Im übrigen ist § 25 UWG anwendbar, der erlaubt, von den Erfordernissen der §§ 935, 940 ZPO hinsichtlich der Darlegung und Glaubhaftmachung des Verfügungsgrundes abzusehen.

Die Beklagte vertritt die Ansicht, die kompletten rechtlichen und tatsächlichen Fragen, die bei der Ausgestaltung des Netzzuganges gem. § 6 Abs. 1 EnWG zu beantworten sind, könnten nicht in einem summarischen Verfahren gelöst werden; dies stehe einem Verfügungsgrund entgegen. Dies kann dahinstehen. Im vorliegenden Verfahren sind keine tatsächlichen Fragen zu klären. Die zu beantwortenden rechtlichen Fragen betreffen nicht den gesamten Komplex der Ausgestaltung des Netzzuganges nach § 6 Abs. 1 EnWG, sondern lediglich die Frage, ob die von der Beklagten aufgestellte Bedingung für die Durchleitung von Elektrizität rechtlich zulässig ist.

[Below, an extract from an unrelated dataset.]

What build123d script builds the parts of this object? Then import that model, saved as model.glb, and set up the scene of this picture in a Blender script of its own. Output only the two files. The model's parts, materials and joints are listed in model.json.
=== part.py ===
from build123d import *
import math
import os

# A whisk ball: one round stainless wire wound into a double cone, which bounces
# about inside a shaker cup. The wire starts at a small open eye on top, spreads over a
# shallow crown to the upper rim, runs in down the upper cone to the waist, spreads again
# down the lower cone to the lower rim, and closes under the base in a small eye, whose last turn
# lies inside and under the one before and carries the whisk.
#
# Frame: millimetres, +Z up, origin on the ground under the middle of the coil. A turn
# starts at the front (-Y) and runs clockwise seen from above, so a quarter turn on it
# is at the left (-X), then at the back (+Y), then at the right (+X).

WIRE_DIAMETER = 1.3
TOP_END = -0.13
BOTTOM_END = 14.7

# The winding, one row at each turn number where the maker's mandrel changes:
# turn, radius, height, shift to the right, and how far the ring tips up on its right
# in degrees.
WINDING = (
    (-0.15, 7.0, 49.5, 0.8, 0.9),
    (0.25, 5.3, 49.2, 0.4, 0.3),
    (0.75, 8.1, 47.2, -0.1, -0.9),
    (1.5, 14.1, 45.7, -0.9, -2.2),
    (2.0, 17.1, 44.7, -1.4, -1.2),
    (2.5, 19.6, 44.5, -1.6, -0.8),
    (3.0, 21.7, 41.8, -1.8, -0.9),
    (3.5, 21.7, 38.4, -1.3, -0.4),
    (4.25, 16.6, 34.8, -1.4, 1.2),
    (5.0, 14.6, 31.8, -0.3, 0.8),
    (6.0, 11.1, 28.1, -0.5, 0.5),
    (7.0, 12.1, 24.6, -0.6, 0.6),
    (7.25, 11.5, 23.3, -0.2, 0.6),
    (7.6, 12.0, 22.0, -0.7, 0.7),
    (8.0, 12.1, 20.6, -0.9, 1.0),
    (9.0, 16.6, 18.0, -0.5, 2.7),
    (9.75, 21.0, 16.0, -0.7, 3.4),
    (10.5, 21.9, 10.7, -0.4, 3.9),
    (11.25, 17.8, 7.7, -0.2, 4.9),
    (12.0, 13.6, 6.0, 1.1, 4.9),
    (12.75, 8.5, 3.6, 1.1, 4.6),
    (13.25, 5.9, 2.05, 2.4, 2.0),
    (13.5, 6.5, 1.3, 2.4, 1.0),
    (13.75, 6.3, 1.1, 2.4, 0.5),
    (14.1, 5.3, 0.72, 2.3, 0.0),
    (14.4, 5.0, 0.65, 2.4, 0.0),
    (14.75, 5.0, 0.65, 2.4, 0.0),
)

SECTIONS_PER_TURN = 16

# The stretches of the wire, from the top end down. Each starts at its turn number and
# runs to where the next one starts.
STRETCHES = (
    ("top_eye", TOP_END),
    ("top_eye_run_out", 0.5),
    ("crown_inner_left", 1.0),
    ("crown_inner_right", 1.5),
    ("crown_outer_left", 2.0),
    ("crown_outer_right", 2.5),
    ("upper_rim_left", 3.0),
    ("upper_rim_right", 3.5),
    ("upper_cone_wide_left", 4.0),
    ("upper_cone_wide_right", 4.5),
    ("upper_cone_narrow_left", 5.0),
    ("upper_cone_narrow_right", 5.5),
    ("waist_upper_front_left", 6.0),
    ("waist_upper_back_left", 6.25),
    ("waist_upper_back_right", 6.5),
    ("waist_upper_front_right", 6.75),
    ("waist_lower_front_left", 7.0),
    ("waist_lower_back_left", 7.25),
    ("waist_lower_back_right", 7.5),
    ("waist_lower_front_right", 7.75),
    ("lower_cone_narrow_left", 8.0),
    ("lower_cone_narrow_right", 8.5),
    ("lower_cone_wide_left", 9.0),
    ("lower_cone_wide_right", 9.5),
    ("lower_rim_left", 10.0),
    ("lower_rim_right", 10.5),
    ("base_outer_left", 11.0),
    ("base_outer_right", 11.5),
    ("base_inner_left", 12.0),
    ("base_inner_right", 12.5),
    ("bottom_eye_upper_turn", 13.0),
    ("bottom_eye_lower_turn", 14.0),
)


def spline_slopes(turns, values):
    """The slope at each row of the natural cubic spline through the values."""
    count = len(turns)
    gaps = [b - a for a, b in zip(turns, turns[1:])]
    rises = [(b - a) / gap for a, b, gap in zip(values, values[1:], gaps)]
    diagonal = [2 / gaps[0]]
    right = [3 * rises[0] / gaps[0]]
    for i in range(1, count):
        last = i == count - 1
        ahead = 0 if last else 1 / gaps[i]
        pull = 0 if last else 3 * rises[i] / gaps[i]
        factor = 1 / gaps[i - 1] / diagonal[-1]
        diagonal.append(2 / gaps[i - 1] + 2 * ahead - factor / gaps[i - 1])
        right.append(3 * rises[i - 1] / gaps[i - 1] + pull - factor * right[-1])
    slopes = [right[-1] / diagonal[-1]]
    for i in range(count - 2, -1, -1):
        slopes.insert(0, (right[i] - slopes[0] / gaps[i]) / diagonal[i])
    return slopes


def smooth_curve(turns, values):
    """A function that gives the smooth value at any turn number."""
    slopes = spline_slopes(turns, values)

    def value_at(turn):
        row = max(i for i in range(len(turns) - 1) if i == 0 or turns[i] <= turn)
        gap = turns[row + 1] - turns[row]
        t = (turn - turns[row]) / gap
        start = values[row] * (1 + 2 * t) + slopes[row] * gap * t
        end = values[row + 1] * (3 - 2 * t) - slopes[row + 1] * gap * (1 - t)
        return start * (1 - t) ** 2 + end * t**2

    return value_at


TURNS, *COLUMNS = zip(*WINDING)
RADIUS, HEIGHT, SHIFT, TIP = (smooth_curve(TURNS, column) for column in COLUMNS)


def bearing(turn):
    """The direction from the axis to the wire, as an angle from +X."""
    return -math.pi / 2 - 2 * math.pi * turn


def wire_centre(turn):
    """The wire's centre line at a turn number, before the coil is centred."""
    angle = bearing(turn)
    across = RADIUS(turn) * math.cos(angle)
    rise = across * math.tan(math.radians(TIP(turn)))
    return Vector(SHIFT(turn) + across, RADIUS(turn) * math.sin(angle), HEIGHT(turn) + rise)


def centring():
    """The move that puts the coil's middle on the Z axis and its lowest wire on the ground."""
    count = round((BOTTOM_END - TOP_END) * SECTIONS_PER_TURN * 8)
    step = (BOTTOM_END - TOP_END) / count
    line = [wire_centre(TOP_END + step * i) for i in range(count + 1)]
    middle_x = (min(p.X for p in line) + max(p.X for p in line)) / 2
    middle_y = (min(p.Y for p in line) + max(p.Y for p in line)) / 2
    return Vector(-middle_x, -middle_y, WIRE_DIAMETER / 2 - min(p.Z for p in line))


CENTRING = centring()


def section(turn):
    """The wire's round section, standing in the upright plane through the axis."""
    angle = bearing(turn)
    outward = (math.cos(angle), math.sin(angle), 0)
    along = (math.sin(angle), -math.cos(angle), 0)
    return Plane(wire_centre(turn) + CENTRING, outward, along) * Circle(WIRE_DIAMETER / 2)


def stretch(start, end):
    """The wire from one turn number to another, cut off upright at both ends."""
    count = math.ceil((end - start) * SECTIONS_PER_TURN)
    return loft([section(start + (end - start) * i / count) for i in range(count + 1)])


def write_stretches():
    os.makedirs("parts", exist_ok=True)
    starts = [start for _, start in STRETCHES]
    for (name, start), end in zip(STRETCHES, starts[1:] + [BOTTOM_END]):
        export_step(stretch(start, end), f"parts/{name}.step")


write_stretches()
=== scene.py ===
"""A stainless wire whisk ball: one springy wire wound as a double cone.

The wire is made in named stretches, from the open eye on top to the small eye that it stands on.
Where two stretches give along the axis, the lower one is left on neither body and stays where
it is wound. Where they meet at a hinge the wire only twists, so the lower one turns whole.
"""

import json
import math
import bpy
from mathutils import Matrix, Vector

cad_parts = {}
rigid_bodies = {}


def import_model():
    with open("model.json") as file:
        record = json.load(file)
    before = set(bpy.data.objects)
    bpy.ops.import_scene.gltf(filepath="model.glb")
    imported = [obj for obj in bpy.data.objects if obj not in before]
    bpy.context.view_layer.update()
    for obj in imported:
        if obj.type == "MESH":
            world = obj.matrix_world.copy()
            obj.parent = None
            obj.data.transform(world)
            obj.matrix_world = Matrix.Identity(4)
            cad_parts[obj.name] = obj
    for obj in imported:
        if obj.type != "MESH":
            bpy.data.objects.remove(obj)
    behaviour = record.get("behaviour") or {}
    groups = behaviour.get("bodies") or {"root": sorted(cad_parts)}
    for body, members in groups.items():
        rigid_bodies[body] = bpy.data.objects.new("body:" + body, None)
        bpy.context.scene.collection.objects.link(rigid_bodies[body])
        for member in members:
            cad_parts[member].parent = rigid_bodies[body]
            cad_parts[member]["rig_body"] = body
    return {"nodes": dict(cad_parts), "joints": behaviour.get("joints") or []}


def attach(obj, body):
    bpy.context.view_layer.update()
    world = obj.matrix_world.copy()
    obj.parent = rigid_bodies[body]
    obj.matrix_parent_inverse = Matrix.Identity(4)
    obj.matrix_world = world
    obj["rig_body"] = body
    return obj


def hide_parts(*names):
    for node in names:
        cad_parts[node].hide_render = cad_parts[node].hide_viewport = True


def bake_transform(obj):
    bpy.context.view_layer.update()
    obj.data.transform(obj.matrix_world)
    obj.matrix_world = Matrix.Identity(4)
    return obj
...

Die Beklagte ist der Ansicht, eine möglicherweise fehlerhafte rechtliche Weichenstellung im summarischen Verfahren sei vor dem Hintergrundes des Verdrängungswettbewerbs der Parteien allenfalls dann akzeptabel, wenn der Wettbewerbsnachteil der Klägerin bei nicht ergehender Leistungsverfügung denjenigen der Verfügungsbeklagten bei Ausbringung der Leistungsverfügung deutlich überwöge. Dem ist auch hier entgegenzuhalten, dass Gegenstand des Verfügungsverfahrens nicht die unmittelbare Durchleitung des Stroms der Klägerin ist. Außerdem hat die Beklagte wirtschaftliche Nachteile, die ihr daraus erwachsen könnten, dass ein Netznutzungsvertrag nicht mit dem Endkunden zustande kommt, nicht überzeugend darzulegen vermocht. Die Beklagte führt insoweit an, der Netzanschlussvertrag zwischen ihr und dem Endkunden ergebe nur dann einen Sinn, wenn daraus auch die Verpflichtung der Beklagten resultiere, dem Endkunden den von ihm gewünschten Strom anzuliefern. Aus dem Netzanschlussvertrag folge, dass das Netz der Beklagten auch i.S.d. Kunden genutzt werde. Aus diesem Grunde könne es keinen Zweifel daran geben, dass die Beklagte auch ein berechtigtes Interesse daran habe, die Einzelheiten der Netznutzung mit dem Stromkunden zu klären. Diese Argumentation ist nicht zwingend. Wirtschaftliche Nachteile hat die Beklagte damit nicht belegt.

3. Nebenentscheidung

Die Kostenentscheidung folgt aus § 97 ZPO.